Zwischen Pessach (Auszug des jüdischen Volkes aus Ägypten) und Schawuot (wörtlich “Wochen”; der Tag, an dem das Volk die Tora erhielt) sind genau 49 Tage. Man nennt diese “Omertage”. Wer dabei an Ostern und Pfingsten denkt, liegt nicht falsch.Omer ist ein altes Getreidemaß. Zur Zeit des Jerusalemer Tempels brachte man während dieser Zeit täglich ein Dankopfer im Tempel dar. Ein Omer Getreide aus der neuen Ernte.
Die Omertage sind Trauertage, man gedenkt der Leidenszeit der Juden unter Kaiser Hadrian und der Verfolgungen während der Kreuzzüge. Es ist die Zeit der Trauerriten: man darf keine Feste feiern und nicht heiraten, bei den Orthodoxen ist Haareschneiden und Rasieren verboten.
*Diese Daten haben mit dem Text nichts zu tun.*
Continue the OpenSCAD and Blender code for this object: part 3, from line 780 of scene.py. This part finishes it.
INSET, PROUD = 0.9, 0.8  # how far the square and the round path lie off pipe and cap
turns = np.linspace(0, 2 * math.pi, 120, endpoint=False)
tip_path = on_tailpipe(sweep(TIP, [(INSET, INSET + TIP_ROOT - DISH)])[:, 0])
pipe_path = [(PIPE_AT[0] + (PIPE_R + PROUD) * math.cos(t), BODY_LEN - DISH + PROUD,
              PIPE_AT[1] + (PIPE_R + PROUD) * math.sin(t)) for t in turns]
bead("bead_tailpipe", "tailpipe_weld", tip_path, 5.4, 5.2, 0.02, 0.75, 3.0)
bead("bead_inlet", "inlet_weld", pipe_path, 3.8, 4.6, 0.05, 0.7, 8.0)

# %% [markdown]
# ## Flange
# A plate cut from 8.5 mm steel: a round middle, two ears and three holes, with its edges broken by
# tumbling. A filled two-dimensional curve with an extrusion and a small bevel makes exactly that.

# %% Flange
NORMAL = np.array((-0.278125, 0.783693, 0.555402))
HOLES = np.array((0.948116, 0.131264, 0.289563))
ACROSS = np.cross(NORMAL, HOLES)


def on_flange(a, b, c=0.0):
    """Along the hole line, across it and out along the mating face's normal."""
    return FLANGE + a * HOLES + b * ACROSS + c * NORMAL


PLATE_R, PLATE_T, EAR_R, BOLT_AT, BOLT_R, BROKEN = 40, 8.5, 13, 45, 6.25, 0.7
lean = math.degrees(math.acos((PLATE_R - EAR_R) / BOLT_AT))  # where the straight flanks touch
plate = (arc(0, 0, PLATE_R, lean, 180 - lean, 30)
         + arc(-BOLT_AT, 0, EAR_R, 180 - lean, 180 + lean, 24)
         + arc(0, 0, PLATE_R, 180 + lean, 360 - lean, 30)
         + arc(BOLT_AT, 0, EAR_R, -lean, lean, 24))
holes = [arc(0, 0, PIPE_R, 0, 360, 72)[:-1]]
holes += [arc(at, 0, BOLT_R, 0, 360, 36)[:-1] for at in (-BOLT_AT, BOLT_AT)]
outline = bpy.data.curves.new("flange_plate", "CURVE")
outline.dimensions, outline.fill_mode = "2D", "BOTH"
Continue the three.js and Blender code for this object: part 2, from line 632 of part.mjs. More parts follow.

Der 33. Tag des Omer-Zählens ist Lag baOmer. An diesem Tag wird die Trauer aufgehoben, man darf wieder lachen und feiern und sich schick machen.
Und der Name?
Hier kommt der für mich faszinierende Part: die hebräischen Buchstaben sind zugleich auch Zahlen, wobei G für die 3 steht und L für die 30. Zusammengezählt: 33. Aussehen tut das dann so: ל״ג, was man eben “lag” liest. (Da gibt’s noch mehr “Spielereien”, die mir Freudentränen in die Augen treiben, aber dazu vielleicht ein andermal)
Und was hat das mit den Feuern auf sich, die überall brennen?
Zeitgleich mit Lag baOmer fällt auch das Feiern des Bar-Kochba-Aufstandes aus dem Jahr 135 n. Chr. Ein Aufstand gegen die Römer, der zunächst siegreich war. Diesen Sieg verkündete man damals mit Freudenfeuern.